I ended up passing, and the salary they offered would allow me to live a completely different life. And I don’t mean a life with cars, houses and that type of shit, but instead I would have some real financial independence. I decided to accept the offer.
Due to the fact, the whole USA working visa is random, I ended up not being selected. So Amazon offered me to work in Europe instead (YAY). I could pick Germany or Ireland. I did some research, and at that time, it seemed to me that the work in Ireland was more interesting to me.
That’s how I ended up working at the Redshift team.
The first year was a hard one, not only I was starting a new job, but I was outside my home country, speaking a foreign language. But at the same time, I was lucky. Almost everybody on my team was new as well. We were all getting used to the whole thing, so we bound. The team on our side was also pretty new, so we also spent time outside work together. Those people were excellent, and I owe them a lot. Also, during our oncalls I had to deal mainly with hardware/system issues, so I learnt a lot during that time.
In my first two months, our team was basically doing oncall and trying to deliver something between the shifts. Every member was primary oncall for a whole week every month and another week “ops” oncall (what meant work on tasks no one wanted to “keep the lights on”). Oncall was heavy, a couple of tickets per hour, but our shift would last only from 8-16 every day. A bit better than 24 hours setup.
The environment was very nice, 8 hours of work and that’s it, no long hours, no crazy amount of performance review. Everybody was entitled to make mistakes and learn from them.
As it’s publicly known, life at Amazon is not always easy. The team on our side had pretty bad managers. People were having a lot of trouble, and it was public that the whole team was not happy. Most people end up leaving the company, including very good friends of mine.
Our team had some problems in the past as well, especially regarding people in the USA. They would see at the beginning our team as “the folks who do oncall during our night”, and for a long time, we had to fight for good projects. This made some folks on our team leave the company or try to find new organizations inside Amazon.
That changed with upper management, even the product changed. When I joined, the engineers were 100% focused on delivering new features. With the new managers, we started focusing on making Redshift stable first (our oncalls were pretty hard, with hundreds of tickets per week). Also, automation was finally a priority, and we were given the green light to implement our ideas of oncall improvement.
Our local manager was also pretty good, so we never had similar issues as the “team on our side”. He was the type of manager that you can trust.
Our team also increased size, and a new office was open in Berlin. I had the opportunity to train some folks there. Oncall was reduced to a few days every 2 months. Sometimes not even that, since we were onboarding more and more people in Berlin.

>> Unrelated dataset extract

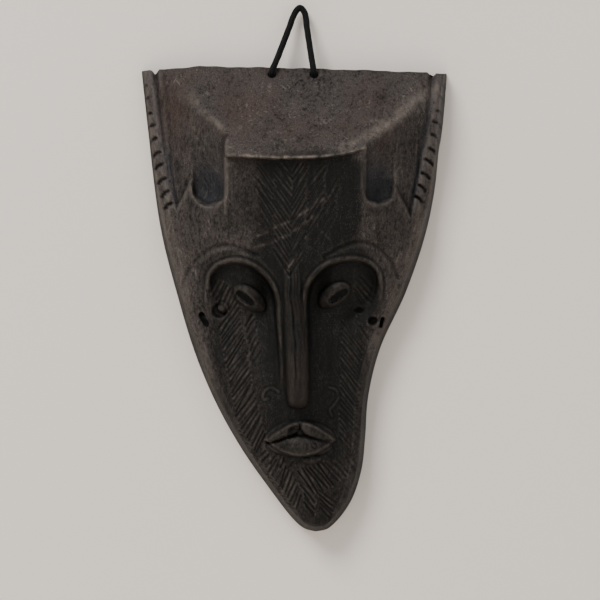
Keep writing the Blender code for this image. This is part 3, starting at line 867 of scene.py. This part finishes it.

I mainly worked in three fronts on the system (more details bellow), but I also wrote code for different and random issues/features, mainly using Java.
The three fronts:
- OpsConsole - Lead developer: Rails application that helped engineers oncall to perform actions on Redshift Clusters or to check their state
- Autorecovery: I was part of the team building auto-recovery actions and tooling around it for Redshift Clusters. The main idea was to use an event processor to act based on the events emitted by the cluster or adjacent systems (such as EC2)
- Canary - Lead developer: I got an old ruby application that was running a small amount of api calls to our systems and implemented a canary app that besides checking frequently all the API is also aware of workflows of the system (so it also tries to perform actions in a logical flow to catch bugs, such as: create a cluster, run operations on the cluster and delete the cluster)